Mozambique : Située près d’un important site gazier, la ville de Palma est tombée sous le joug de l’État islamique

En octobre 2017, le groupe jihadiste Ahlu Sunnah wal Jamaa [les « adeptes de la tradition du prophète »], encore appelé « al-Shabab » [sans rapport avec l’organisation somalienne du même nom, ndlr] lança une insurrection armée dans la province de Cabo Delgado, où la découverte d’immenses réserves de gaz naturel devaient permettre au Mozambique de devenir l’un des premiers producteurs mondiaux.

Malgré l’enjeu que représentait cette région, les autorités mozambicaines tardèrent à réagir, quand elles ne se réfugièrent pas dans le déni. Puis, elles finirent par solliciter le concours de sociétés militaires privées [SMP], notamment russes et sud-africaines. Dans le même temps, le groupe al-Shabab fit allégeance à l’État islamique et prit le nom d' »État islamique d’Afrique centrale » [ISCAP].

Seulement, la situation continua à se dégrader. En août 2020, les jihadistes s’emparèrent du port de Mocimboa da Praia, stratégique pour assurer la logistique des installations du site gazier d’Afungi, dont le groupe français Total est l’un des principaux investisseurs. Puis, un mois plus tard, ils débarquèrent sur les îles de Metundo et de Vamizi, se donnant ainsi la possibilité de menacer le trafic maritime au large de Cabo Delgado.

Les mois suivants, plusieurs attaques menées dans les environs d’Afungi décidèrent Total à suspendre ses activité dans la région. Puis il y eut une accalmie, mise au crédit de l’action des forces armées mozambicaines [Forças Armadas de Defesa de Moçambique]. Toutefois, en février, la situation restait préoccupante, comme le souligna, en février, Bernard Émié, le patron de la Direction générale de la sécurité extérieure [DGSE], lors d’un Comité exécutif sur le contre-terrorisme.

Effectivement, l’accalmie aura été de courte durée.

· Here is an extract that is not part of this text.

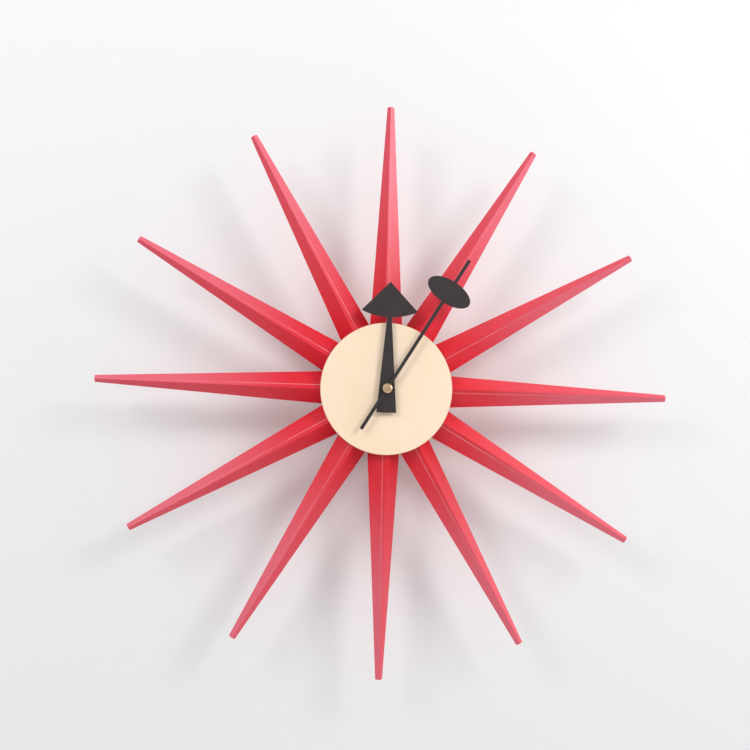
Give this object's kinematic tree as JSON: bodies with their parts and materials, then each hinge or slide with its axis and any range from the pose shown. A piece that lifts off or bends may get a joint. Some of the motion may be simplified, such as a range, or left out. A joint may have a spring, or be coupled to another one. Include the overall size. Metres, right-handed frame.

Alors que Total venait d’annoncer la reprise de ses activités sur le site d’Afungi, Palma, ville de 75.000 habitants située à seulement dix kilomètres, a été attaquée par l’ISCAP en trois endroits différents.

Le sort de Palma peut faire penser à celui de Kolwezi, submergée par des rebelles katangais en 1978. En effet, de nombreux expatriés – au moins 180 – ont été pris au piège. Des opérations d’évacuation – par mer et voie terrestre – ont été tentées le 26 mars. Mais d’après la presse locale, au moins un convoi est tombé dans une embuscade qui a fait au moins sept tués.

Il est difficile d’avoir des informations sur la situation de la ville, étant donné que les relais téléphoniques ont été coupés [ce qu’a confirmé l’opérateur Vodacom]. On ne dispose donc que de témoignages de personnes ayant pu fuir les combats. Selon Pinnacle News, « des dizaines de civils ont été décapités ou abattus et au moins 21 soldats ont été tués. »

Quoi qu’il en soit, le 27 mars, Palma a fini par tomber sous le contrôle des jihadistes. « Les forces gouvernementales se sont retirées de Palma, donc la ville est de fait saisie », a confié une source sécuritaire citée par l’AFP. « Palma est tenue par les assaillants », a confirmé une autre.

Le fait que cette attaque ait été lancée alors que Total venait d’annoncer la reprise de ses activités est vraisembablement une coïncidence… Et l’accalmie qui avait été constatée plus tôt était probablement due à des difficultés liées à la saison des pluies qu’à l’action des forces mozambicaines dans la région.

En attendant, Total a de nouveau annoncé la suspension de ses activités à Anfugi. Et il reste à voir ce qu’envisage de faire Maputo pour reprendre le contrôle de la ville… Concernée par la situation en raison de la présence d’expatriés sud-africains dans la région, l’Afrique du Sud pourrait tenter une intervention…

C’est ce que croit savoir le journal « Daily Maverik« , édité à Johannesburg. « L’Afrique du Sud envisageait samedi d’envoyer des forces spéciales dans la ville côtière de Palma, afin d’évacuer plusieurs Sud-Africains qui seraient toujours pris au piège ou retenus en otage par les insurgés islamistes », a-t-il en effet écrit, le 27 mars.

Pour rappel, les forces spéciales américaines ont récemment lancé une mission visant à former et à entraîner leurs homologues mozambicaines. Quant à la France, concernée par l’implication de Total à Cabo Delgado et présente dans la région [avec Mayotte], elle envisage d’en faire autant. C’est en effet ce qu’avait affirmé Florence Parly, la ministre des Armées, lors d’une audition parlementaire, en janvier. « Nous sommes en train de voir comment nous pouvons appuyer, par de l’entraînement et de la formation, les forces armées » du Mozambique, avait-elle dit.